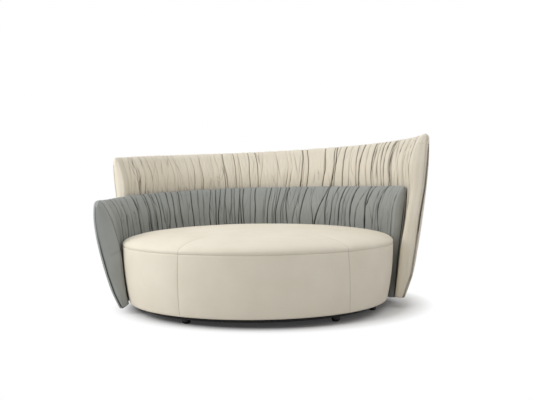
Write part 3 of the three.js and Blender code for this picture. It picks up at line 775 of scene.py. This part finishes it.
def tuck_list(back, rng, low, high, length):
    """Short creases: [place along the back, place up the front, half length, slope, bend, width,
    depth]."""
    found = []
    for _ in range(int((high - low) * back["tucks"])):
        found.append((
            rng.uniform(low + TUCK_MARGIN, high - TUCK_MARGIN), rng.uniform(*TUCK_HEIGHTS) * length,
            rng.uniform(*TUCK_HALF_LENGTHS), rng.normal(0, TUCK_SLOPE), rng.normal(0, TUCK_BEND),
            rng.uniform(*TUCK_WIDTHS) * MM, rng.uniform(*TUCK_DEPTHS) * MM,
        ))
    for _ in range(back["gathers"]):
        across = rng.uniform(low + GATHER_MARGIN, high - GATHER_MARGIN)
        up = rng.uniform(*GATHER_HEIGHTS) * length
        slope = rng.uniform(*GATHER_SLOPES) * rng.choice([-1, 1], p=GATHER_WAYS)
        for rung in range(rng.integers(*GATHER_RUNGS)):
            found.append((
                across + rng.normal(0, RUNG_SHIFT) * MM,
                up + rung * rng.uniform(*RUNG_SPACINGS) * MM,
                rng.uniform(*RUNG_HALF_LENGTHS) * MM, slope, 0,
                RUNG_WIDTH * MM, rng.uniform(*RUNG_DEPTHS) * MM,
            ))
    return found


def tucks(back, rng, angle, along, length):
    """Short slanting creases between and across the folds: their depth, and their shade."""
    depth, shade = np.zeros((2, *angle.shape))
    arc = np.radians(angle) * FOLD_RADIUS
    distance = along * length
    found = tuck_list(back, rng, arc.min(), arc.max(), length)
    for place, middle, half, slope, bend, width, deep in found:
        near = np.abs(arc[:, 0] - place) < TUCK_REACH
        up = distance - middle
        x = (arc[near] - place - slope * up - bend * up**2) / spread(angle[near])
        fade = (1 - np.clip(up / half, -1, 1) ** 2) ** 2
        bank = TUCK_BANK * bell(x, width=3 * width)
        depth[near] += deep * fade * (np.exp(-np.abs(x / width) ** TUCK_EDGE_POWER) - bank)
        shade[near] += deep / TUCK_FULL_SHADE * fade * bell(x, width=0.8 * width)
    return depth, shade


def ripples(rng, arc, distance, sines=9):
    """Soft upright waves between the folds, mostly within -1 to 1."""
    total = np.zeros(arc.shape)
    for _ in range(sines):
        wavelength = rng.uniform(*RIPPLE_LENGTHS) * MM
        patch = rng.uniform(*RIPPLE_PATCHES) * MM
        slant, drift = rng.normal(0, RIPPLE_SLANT), rng.normal(0, RIPPLE_DRIFT)
        start, patch_start = rng.uniform(0, math.tau, 2)
        swell = np.sin(math.tau * (arc + drift * distance) / patch + patch_start)
        total += swell * np.sin(math.tau * (arc + slant * distance) / wavelength + start)
    return total / math.sqrt(sines)


def across_line(angle, line):
    """Distance from a fold line, counted less where the back turns forward."""
    return np.radians(angle - line) * FOLD_RADIUS / spread(line)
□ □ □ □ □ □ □
■ Brief
Quote exactly the lines running from the start of the listing above through the line where "return found" is found, and output no other lines.

■ Solution
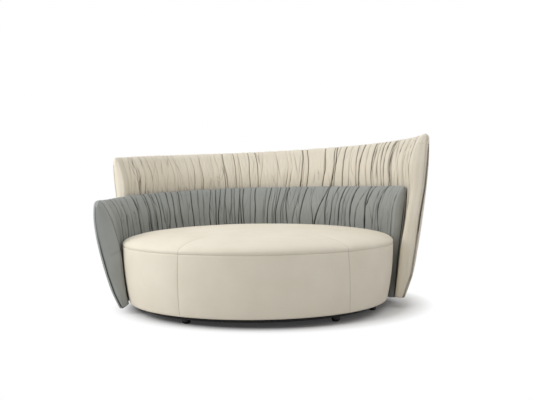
Write part 3 of the three.js and Blender code for this picture. It picks up at line 775 of scene.py. This part finishes it.
def tuck_list(back, rng, low, high, length):
    """Short creases: [place along the back, place up the front, half length, slope, bend, width,
    depth]."""
    found = []
    for _ in range(int((high - low) * back["tucks"])):
        found.append((
            rng.uniform(low + TUCK_MARGIN, high - TUCK_MARGIN), rng.uniform(*TUCK_HEIGHTS) * length,
            rng.uniform(*TUCK_HALF_LENGTHS), rng.normal(0, TUCK_SLOPE), rng.normal(0, TUCK_BEND),
            rng.uniform(*TUCK_WIDTHS) * MM, rng.uniform(*TUCK_DEPTHS) * MM,
        ))
    for _ in range(back["gathers"]):
        across = rng.uniform(low + GATHER_MARGIN, high - GATHER_MARGIN)
        up = rng.uniform(*GATHER_HEIGHTS) * length
        slope = rng.uniform(*GATHER_SLOPES) * rng.choice([-1, 1], p=GATHER_WAYS)
        for rung in range(rng.integers(*GATHER_RUNGS)):
            found.append((
                across + rng.normal(0, RUNG_SHIFT) * MM,
                up + rung * rng.uniform(*RUNG_SPACINGS) * MM,
                rng.uniform(*RUNG_HALF_LENGTHS) * MM, slope, 0,
                RUNG_WIDTH * MM, rng.uniform(*RUNG_DEPTHS) * MM,
            ))
    return found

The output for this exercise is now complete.